Problem to solve = Go through the entries below, tally each line with the string "code", and give the final number by itself.

Records for processing start

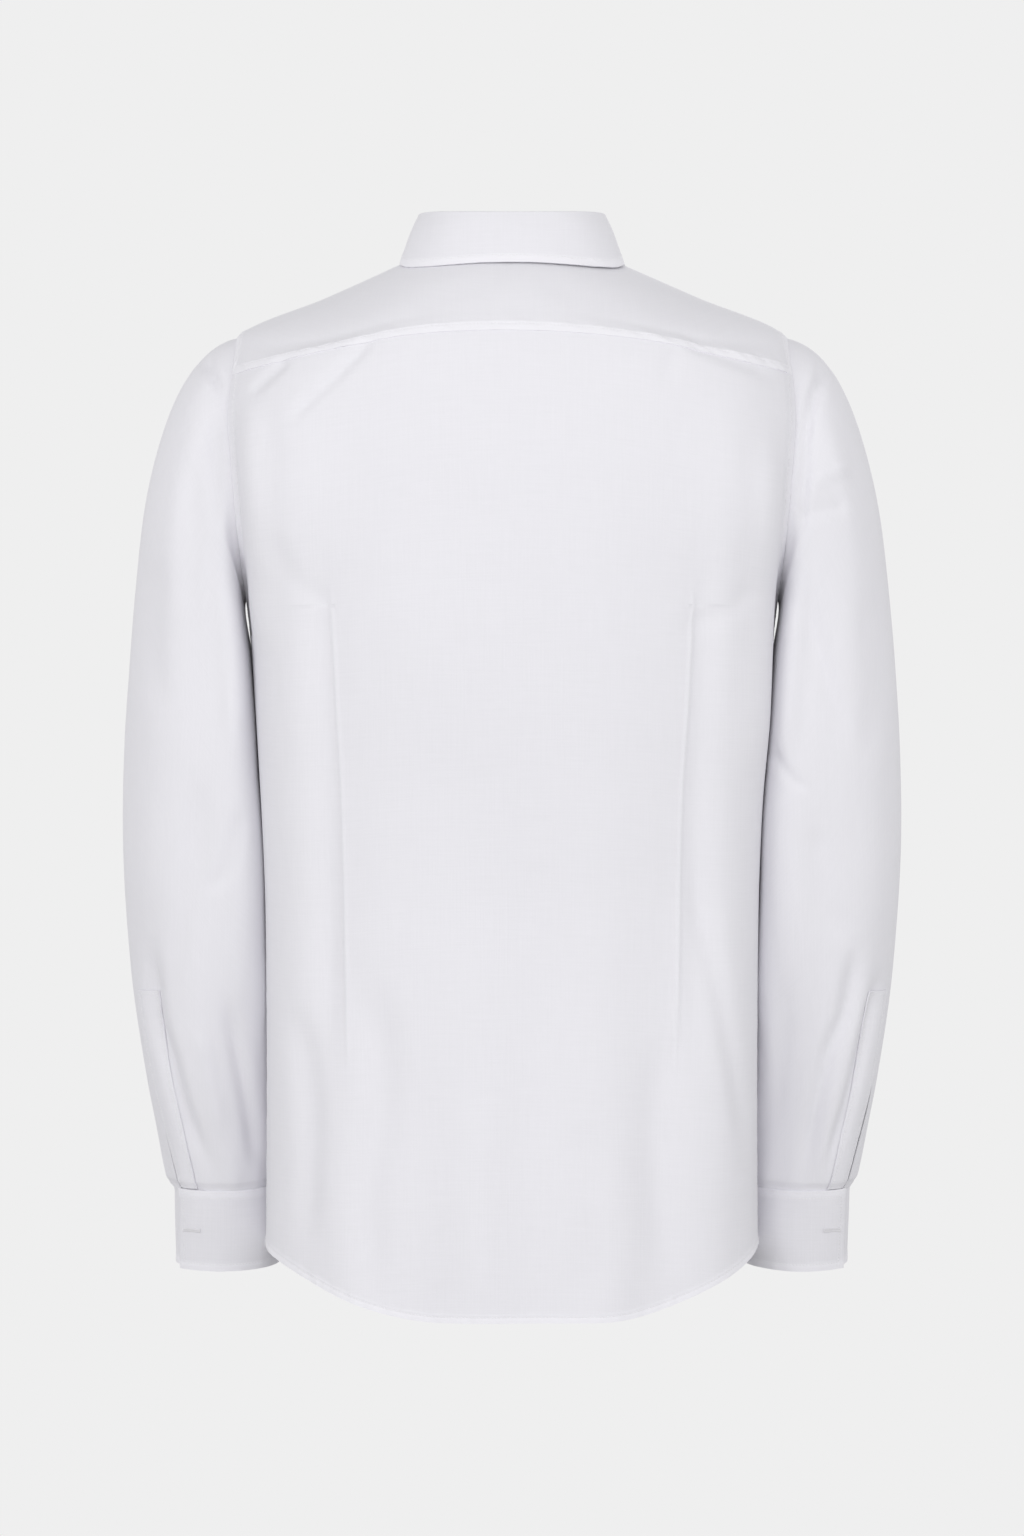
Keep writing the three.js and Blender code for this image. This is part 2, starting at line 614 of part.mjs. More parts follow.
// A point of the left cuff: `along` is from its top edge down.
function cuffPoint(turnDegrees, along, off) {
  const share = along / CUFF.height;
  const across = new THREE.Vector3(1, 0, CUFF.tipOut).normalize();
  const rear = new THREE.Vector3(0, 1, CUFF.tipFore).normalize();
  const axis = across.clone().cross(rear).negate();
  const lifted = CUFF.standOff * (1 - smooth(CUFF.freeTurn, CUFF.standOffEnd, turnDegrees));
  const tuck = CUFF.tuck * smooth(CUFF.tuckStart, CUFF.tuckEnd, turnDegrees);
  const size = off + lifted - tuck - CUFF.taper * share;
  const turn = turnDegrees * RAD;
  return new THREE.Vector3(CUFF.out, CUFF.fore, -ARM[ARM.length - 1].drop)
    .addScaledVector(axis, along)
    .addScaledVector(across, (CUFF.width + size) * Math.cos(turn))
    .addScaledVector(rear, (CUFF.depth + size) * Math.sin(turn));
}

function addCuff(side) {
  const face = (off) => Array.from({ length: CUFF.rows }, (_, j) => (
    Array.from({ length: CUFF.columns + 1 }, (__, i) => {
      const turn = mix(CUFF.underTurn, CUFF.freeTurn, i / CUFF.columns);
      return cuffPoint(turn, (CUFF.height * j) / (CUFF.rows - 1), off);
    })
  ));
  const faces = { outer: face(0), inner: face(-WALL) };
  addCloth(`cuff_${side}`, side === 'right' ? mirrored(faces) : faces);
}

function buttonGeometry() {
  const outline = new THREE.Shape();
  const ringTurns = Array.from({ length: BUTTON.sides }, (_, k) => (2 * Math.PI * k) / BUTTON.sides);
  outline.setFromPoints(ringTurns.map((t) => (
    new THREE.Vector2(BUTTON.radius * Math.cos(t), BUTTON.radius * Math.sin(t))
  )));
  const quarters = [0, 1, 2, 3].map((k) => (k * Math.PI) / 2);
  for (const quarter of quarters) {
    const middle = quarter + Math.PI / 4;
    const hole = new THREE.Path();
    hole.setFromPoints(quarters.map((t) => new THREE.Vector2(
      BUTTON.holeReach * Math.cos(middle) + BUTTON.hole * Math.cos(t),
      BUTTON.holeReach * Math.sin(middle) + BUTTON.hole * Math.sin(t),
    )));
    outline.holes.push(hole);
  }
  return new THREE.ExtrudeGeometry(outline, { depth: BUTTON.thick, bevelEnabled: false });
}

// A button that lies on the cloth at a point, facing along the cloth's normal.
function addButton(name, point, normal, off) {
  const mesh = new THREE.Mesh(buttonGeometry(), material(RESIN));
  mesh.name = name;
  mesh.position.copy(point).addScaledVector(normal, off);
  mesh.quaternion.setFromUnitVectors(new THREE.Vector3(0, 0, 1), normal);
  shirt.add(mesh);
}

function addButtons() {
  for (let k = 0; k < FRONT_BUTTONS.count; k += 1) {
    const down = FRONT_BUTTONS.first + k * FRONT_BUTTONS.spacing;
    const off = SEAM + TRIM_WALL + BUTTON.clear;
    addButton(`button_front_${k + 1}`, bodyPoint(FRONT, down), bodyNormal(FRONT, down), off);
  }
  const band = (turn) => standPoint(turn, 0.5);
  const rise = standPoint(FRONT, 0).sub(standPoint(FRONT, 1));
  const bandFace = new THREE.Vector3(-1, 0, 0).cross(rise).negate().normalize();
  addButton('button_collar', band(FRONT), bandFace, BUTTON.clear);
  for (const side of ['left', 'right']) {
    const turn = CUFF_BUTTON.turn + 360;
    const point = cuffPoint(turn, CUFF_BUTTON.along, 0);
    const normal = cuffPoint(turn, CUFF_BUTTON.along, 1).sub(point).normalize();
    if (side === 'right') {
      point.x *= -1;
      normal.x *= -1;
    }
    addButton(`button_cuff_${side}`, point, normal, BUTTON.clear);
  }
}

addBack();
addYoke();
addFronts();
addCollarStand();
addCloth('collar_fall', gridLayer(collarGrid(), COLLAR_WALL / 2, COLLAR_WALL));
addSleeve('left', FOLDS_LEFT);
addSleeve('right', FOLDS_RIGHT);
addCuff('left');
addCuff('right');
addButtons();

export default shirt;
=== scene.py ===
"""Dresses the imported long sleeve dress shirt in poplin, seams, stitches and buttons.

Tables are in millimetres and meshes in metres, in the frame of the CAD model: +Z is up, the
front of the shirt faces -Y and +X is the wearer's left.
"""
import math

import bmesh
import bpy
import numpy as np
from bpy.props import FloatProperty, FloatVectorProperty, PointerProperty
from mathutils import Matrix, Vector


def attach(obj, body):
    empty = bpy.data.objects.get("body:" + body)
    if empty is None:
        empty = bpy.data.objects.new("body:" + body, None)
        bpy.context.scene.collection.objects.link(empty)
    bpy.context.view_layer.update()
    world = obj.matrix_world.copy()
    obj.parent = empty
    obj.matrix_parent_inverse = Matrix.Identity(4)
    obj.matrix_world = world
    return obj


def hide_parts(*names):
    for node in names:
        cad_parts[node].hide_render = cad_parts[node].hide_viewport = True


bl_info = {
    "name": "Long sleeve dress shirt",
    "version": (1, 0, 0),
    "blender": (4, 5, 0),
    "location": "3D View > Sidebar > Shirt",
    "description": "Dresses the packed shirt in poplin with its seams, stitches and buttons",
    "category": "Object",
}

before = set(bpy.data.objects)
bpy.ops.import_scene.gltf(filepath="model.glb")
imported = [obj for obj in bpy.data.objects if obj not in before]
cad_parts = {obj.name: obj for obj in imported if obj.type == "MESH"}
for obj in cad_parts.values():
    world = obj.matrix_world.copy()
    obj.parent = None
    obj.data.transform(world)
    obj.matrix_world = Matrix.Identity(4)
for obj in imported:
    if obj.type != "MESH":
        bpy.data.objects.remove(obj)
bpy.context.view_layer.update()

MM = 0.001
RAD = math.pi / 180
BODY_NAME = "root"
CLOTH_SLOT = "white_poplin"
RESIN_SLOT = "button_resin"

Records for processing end
Records for processing start

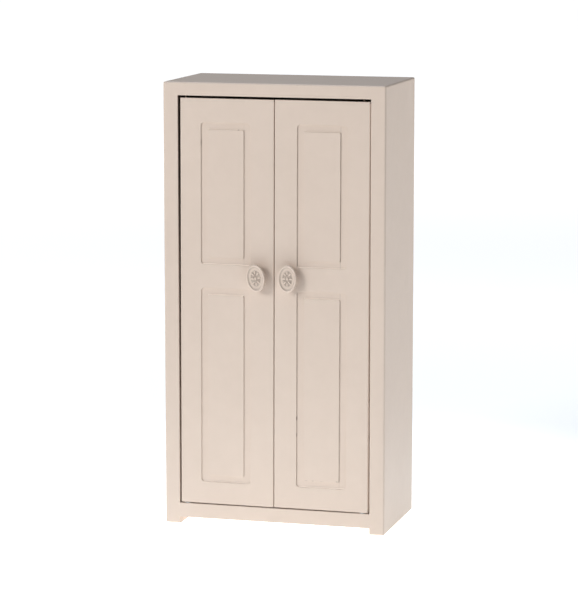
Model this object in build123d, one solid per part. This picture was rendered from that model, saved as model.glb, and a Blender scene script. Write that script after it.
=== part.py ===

Records for processing end
Records for processing start

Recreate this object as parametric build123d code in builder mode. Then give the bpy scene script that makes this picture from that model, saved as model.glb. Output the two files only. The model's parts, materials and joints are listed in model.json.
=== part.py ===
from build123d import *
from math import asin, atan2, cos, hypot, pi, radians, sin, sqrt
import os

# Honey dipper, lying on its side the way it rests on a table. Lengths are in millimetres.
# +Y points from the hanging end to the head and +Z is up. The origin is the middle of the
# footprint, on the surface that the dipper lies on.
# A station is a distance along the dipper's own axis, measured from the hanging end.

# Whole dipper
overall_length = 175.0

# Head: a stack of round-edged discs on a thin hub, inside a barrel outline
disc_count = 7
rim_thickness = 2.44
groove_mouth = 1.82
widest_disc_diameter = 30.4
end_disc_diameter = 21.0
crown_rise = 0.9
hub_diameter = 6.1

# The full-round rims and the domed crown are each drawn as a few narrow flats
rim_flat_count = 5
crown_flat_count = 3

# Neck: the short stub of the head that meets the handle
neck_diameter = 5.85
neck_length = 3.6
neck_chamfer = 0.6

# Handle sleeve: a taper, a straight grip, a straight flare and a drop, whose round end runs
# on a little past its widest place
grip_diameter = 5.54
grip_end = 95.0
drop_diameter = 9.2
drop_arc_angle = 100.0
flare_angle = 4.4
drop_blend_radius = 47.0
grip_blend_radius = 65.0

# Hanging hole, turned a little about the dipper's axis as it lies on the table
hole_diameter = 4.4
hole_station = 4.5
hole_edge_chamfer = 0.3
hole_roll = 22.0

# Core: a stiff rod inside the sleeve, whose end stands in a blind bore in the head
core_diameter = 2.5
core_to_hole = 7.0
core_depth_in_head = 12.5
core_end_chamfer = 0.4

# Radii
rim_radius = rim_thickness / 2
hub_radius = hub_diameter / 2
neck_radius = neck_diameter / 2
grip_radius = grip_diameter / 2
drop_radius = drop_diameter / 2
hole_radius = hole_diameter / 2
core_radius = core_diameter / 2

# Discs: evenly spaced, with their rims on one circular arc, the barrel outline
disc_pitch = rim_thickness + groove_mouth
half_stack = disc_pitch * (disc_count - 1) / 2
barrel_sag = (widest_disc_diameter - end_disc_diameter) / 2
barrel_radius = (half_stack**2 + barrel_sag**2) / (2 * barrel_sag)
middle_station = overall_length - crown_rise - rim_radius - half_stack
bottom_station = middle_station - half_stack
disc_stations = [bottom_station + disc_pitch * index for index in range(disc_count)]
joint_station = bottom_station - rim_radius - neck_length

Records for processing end

The result = 2